What’s most unclear about the future of that approach is the question of whether the group will form a third party in Chicago. While organizers are explicit about their exhaustion with the Democrats, they don’t yet have a plan to make that happen. And not everyone involved in UWF sees creating a new party as a priority.

“If [UWF] pushes the Democrats to the left, that’s great,” says Katelyn Johnson, executive director of Action Now, one of the UWF founding organizations. “If it produces a third party, that’s great, too.”

But other organizers are more strongly committed to building a new party. They say the ward-level IPOs that Grassroots Illinois Action and the Meegan campaign are building could help form the beginnings of such a party.

Luskin acknowledges the vagueness of these plans: “This is something that stretches way outside of our comfort zone.” Still, he says that within the UWF and its member organizations, “There’s some real clarity that we need a political home for progressive movements that doesn’t exist in either party.”

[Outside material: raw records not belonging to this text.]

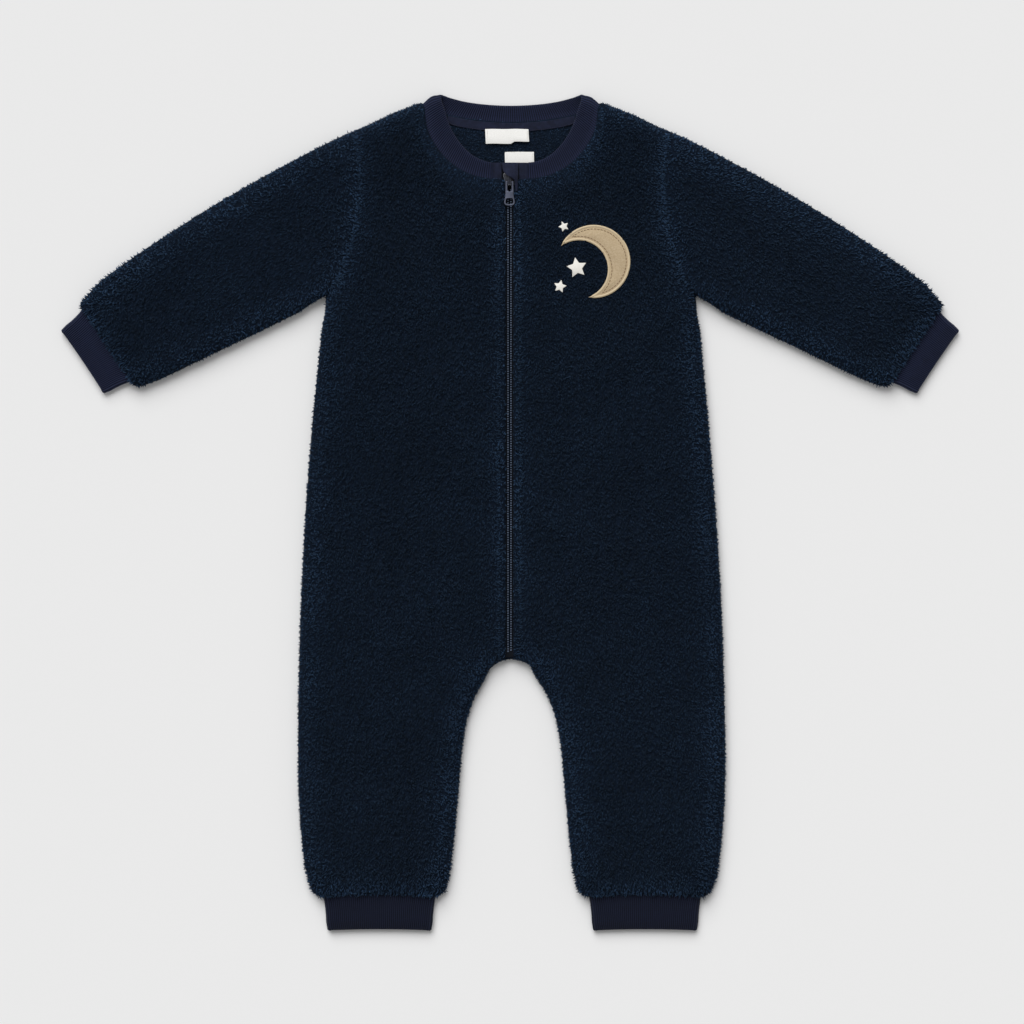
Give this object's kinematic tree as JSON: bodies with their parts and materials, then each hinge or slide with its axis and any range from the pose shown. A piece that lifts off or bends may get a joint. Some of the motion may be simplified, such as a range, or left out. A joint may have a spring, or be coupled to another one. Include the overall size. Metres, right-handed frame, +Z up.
{
  "type": "onesie pajama",
  "caption": "Baby's one-piece sleep suit in pile fleece with long sleeves and legs, rib neckband and cuffs, and a full-length front zip, lying flat.",
  "frame": {"origin": "on the surface it lies on, under the middle of the garment's outline", "axes": "+X towards the wearer's left hand cuff, +Y towards the neck, +Z up from the surface, out of the front"},
  "size_m": [0.7166, 0.669, 0.0148],
  "materials": {
    "fleece": "pile fleece",
    "rib": "rib knit",
    "jersey": "jersey knit",
    "label": "woven satin",
    "zip_tape": "woven tape",
    "zip_coil": "satin",
    "zip_metal": "satin",
    "felt": "felt",
    "embroidery": "satin stitch"
  },
  "bodies": {
    "garment": {"back_panel": "fleece", "front_left_panel": "fleece", "front_right_panel": "fleece", "sleeve_left": "fleece", "sleeve_right": "fleece", "cuff_left": "rib", "cuff_right": "rib", "leg_cuff_left": "rib", "leg_cuff_right": "rib", "neckband": "rib", "neck_tape": "jersey", "main_label": "label", "size_label": "label", "zip_tape_left": "zip_tape", "zip_tape_right": "zip_tape", "zip_coil_left": "zip_coil", "zip_coil_right": "zip_coil", "zip_end_tab": "zip_tape", "zip_facing_left": "jersey", "zip_facing_right": "jersey", "zip_guard": "jersey", "zip_slider": "zip_metal", "moon_patch": "felt", "star_large": "embroidery", "star_middle": "embroidery", "star_small": "embroidery"},
    "zip_pull": {"zip_pull": "zip_metal"}
  },
  "joints": [
    {"name": "zip_pull_hinge", "type": "hinge", "parent": "garment", "child": "zip_pull", "pos_m": [-0.0014, 0.26463, 0.011], "axis": [-1, 0, 0], "range_deg": [0, 120]}
  ]
}
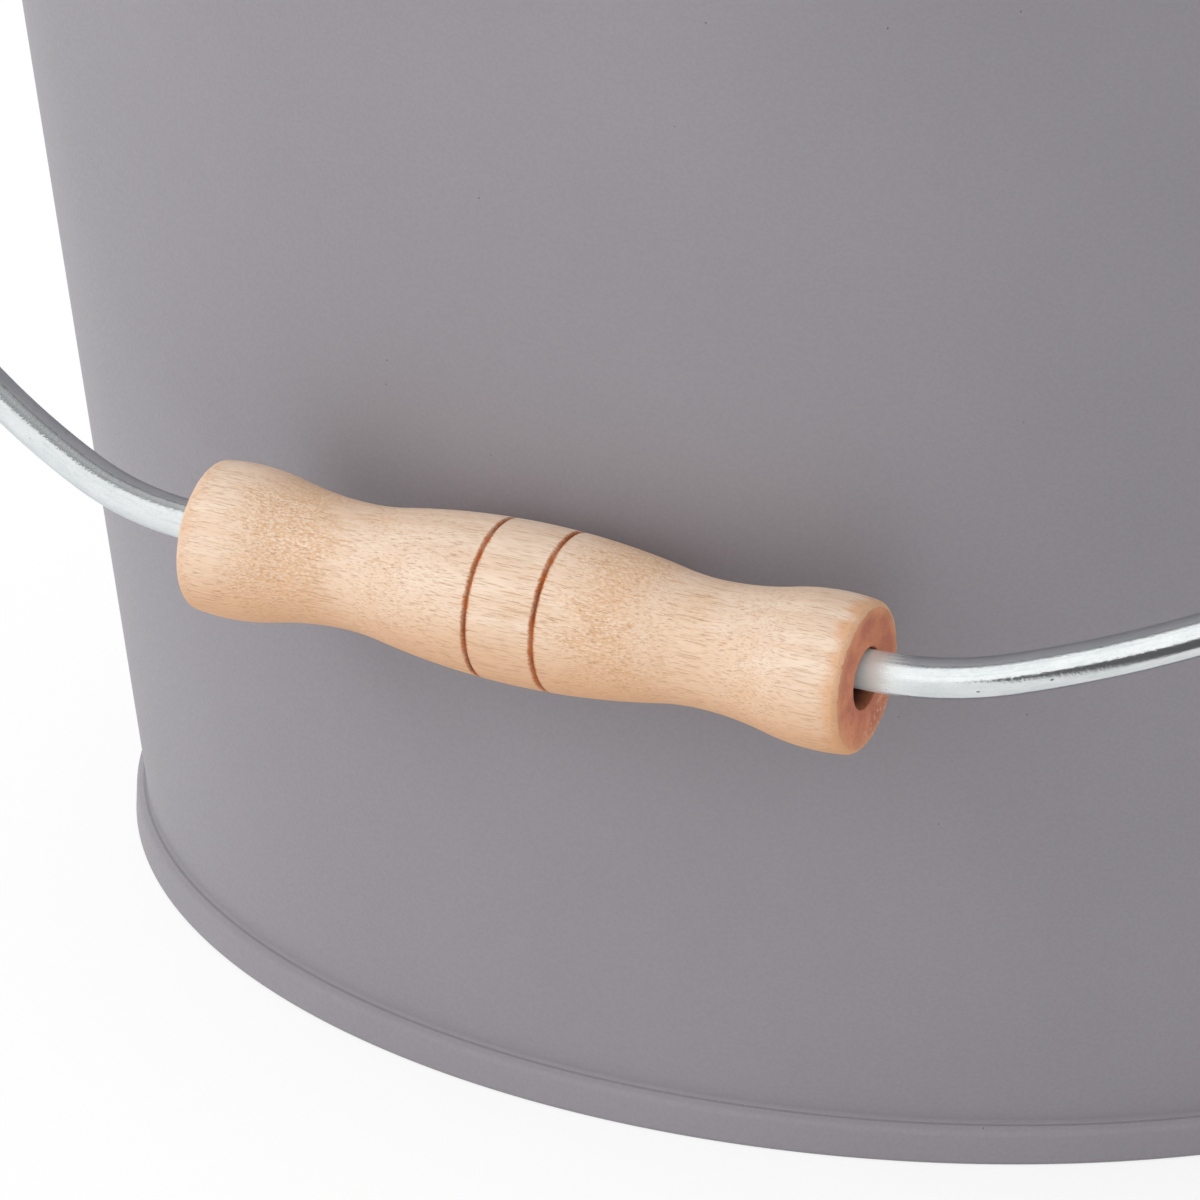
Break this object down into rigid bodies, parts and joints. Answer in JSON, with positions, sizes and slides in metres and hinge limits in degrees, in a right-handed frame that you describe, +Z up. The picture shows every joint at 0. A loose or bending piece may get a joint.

Whatever their big-picture analysis of their current accomplishments and future aims, the organizers and candidates in and around the UWF are focused on Tuesday’s runoff elections. Yet, even if Mayor Emanuel maintains his position and the majority of runoff candidates lose, the UWF has laid some of the groundwork for a different kind of urban politics. The challenge will be to figure out how to turn the momentum from this election—the hundreds of thousands of doors knocked and thousands of new members—into an independent political organization that can carry out the kind of agenda organizers and activists have outlined.

Such a transformation will be far from automatic. And no one really knows what building a third party might look like in Chicago. But organizers feel they’re in a good place to give it a try.

“To me the question is, what would it mean for us to act like a third party? I don’t know.” Patel says. “But I think we’ve built a good foundation to create something bigger.”